松本清張、古典的本格探偵小説の手法試みた『アムステルダム運河殺人事件』
松本清張が登場するまでの探偵(推理)小説は、犯罪の動機に関わる問題にはほとんど眼を向けることなく、それよりも犯罪のトリックを重視する探偵小説が主流であった。そういう探偵小説を江戸川乱歩は本格探偵小説と呼んだ。 それに対して清張の推理小説は、犯罪のトリックを軽視するわけではないものの、単なる謎解き小説の域を脱して、犯罪の動機やその社会的背景を分厚く叙述することで、犯罪を通して見られる社会の問題を鋭く提起しようとするものであった。しかし、『アムステルダム運河殺人事件』(『週刊朝日カラー別冊』創刊号、1969年4月)は、清張には珍しく、むしろそれまでの古典的な本格探偵小説の骨法を踏襲(とうしゅう)した小説になっている。動機の問題よりもトリックとその謎解きの面白さを狙っているのだ。(解説:ノートルダム清心女子大学文学部・教授 綾目広治)
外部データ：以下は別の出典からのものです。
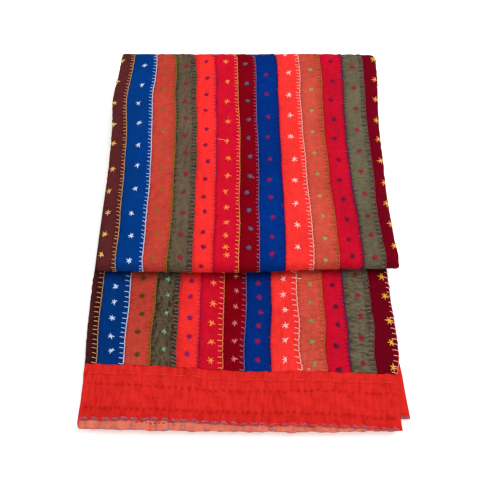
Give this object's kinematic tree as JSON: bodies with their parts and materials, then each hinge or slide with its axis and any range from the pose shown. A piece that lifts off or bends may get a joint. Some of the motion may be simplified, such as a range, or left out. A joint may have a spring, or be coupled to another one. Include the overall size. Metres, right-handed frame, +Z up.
{
  "type": "folded kantha quilt",
  "caption": "Patchwork kantha quilt folded in quarters lengthwise and turned over on itself, striped strips with embroidered stars and a plain red end border.",
  "frame": {"origin": "on the floor, under the middle of the folded quilt's bounding box", "axes": "+Z up, -Y towards the near hem and the viewer, +X to the viewer's right, along the hem"},
  "size_m": [0.595, 0.8378, 0.0845],
  "materials": {
    "pieced_cotton": "pieced strips of soft washed cotton, each blanket stitched along its seam, with stars and dots in coloured thread",
    "border_cotton": "plain red washed cotton with rows of running stitch, slightly puckered",
    "backing_cotton": "plain coral washed cotton"
  },
  "bodies": {
    "root": {"pieced_field": "pieced_cotton", "near_border": "border_cotton", "far_border": "border_cotton", "backing": "backing_cotton"}
  },
  "joints": []
}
実際にあった事件をモデルにした『アムステルダム運河殺人事件』
『アムステルダム運河殺人事件』は実際にあった事件がモデルになっている。実際の事件とは、1965年8月にアムステルダムの運河にトランク詰めにされたバラバラ死体が発見された事件で、被害者はブリュッセル滞在の日本人商社員であり、死体は首と両手首が切断されていた。海外での日本人殺人事件であり、かつ猟奇的な事件でもあったことから、事件当時は多くの新聞や週刊誌などで報道されたようだが、容疑濃厚であった、やはりブリュッセル滞在の日本人会社員が、自殺とは思われような交通事故死をしたために結局、事件は迷宮入りになったのである。 松本清張はこの事件を小説化するためにブリュッセルに取材旅行をしている。だからそれは、実際の事件の真相を突き止めるための取材ではむろんなく、推理小説を組み立てるための取材であった。実際の事件の真犯人については、清張は捜査当局とは別の考えを持っていて、犯人は被害者が住んでいたアパートの管理人ではないかと推理していたようだが、小説ではさらにその自説をも退けて、話にヒネリを加えて面白いものにするために、別の人間を真犯人とする物語にしている。 小説の前半で事件に関する当時の新聞や週刊誌の記事が数多く引用されているが、小説の語り手によると、こうした引用はエドガー・アラン・ポーの推理小説とくに『マリイ・ロージェ事件』に倣(なら)ったものである。 『マリイ・ロージェ事件』では、名探偵のデュパンが諸報道の間にある矛盾に眼を向け、そこから推理することで事件の真相を突き止めるのであるが、『アムステルダム運河殺人事件』は諸報道の矛盾というほどのものはない。またデュパンは事件の現場に足を踏み入れていないのに対して、この物語では探偵役の二人が現地に赴いているという違いもある。つまり、語り手は物語の中で、『マリイ・ロージェ事件』の「ひそみにならった」と言っているのだが、実はそれほど「ひそみにならっ」てはいないのである。